Clinton e Biden testemunharam sobre o carácter e as qualidades de liderança
demonstradas por Barak Obama ao longo deste mandato. Permitiram, assim, a Obama
encerrar a Convenção com um discurso voltado para o futuro, pedindo mais quatro
anos para completar a mudança que prometera, sem esconder que a recuperação da
crise seria lenta e dificil. Obama apelou à responsabilidade, resiliência e
esperança do povo americano: "Como cidadãos, percebemos que a América não
é o que pode ser feito para nós. É sobre o que pode ser feito por nós".

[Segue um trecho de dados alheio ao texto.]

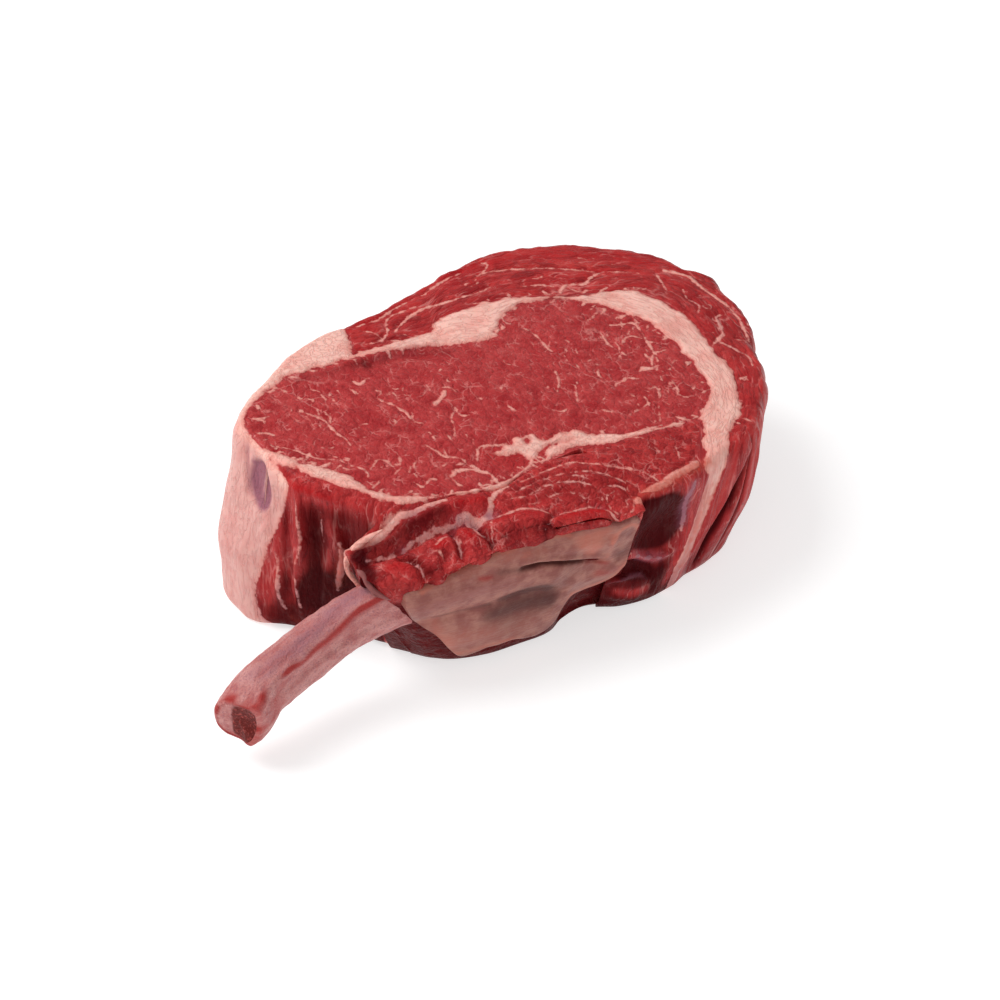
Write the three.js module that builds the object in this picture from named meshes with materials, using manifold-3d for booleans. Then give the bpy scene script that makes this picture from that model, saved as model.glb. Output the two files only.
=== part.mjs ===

Depois das Convenções, as sondagens continuaram a dar os dois candidatos
muito a par e ambos se fizeram imediatamente à estrada para cativar os Estados
cujos votos podem determinar o desfecho, os chamados "swing states":
o Ohio, a Florida e a Virginia. Apesar das sondagens, vários indicadores
apontam a vantagem do incumbente Obama sobre Romney. Se o factor financiamento
pode desfavorecer o campo democrata, Obama deverá tirar partido dos debates
televisionados. Mas há outros imponderáveis que podem influenciar a campanha,
nomeadamente aumentando o desemprego ou os preços dos combustíveis.
E é aqui que entra a Europa, ironicamente. A UE que conduz as conversações sobre o programa nuclear iraniano e que pode ser importante para inviabilizar quaisquer tentativas de extremar tensões que se repercutiriam no preço do petróleo. É a UE que tem de tomar medidas para travar a escalada depressiva e começar a recuperar da crise. Em contactos informais com políticos europeus convidados para a Convenção, responsáveis do Partido frisaram a responsabilidade que os europeus também tinham em viabilizar a vitória de Obama, "getting their act together" contra a crise.
O "sonho americano" que Obama e o Partido Democrático se propõem
reinventar contra a crise pressupõe liderança estratégica, governação,
regulação, justiça, diplomacia e instituições democráticas a funcionar - nos EUA
e a nível global. Por muitas críticas que se possam fazer a promessas por
cumprir e a politicas de Obama (e eu faço), é cristalino que os interesses de
Portugal, da Europa e do mundo passam pela reeleição de Barak Obama.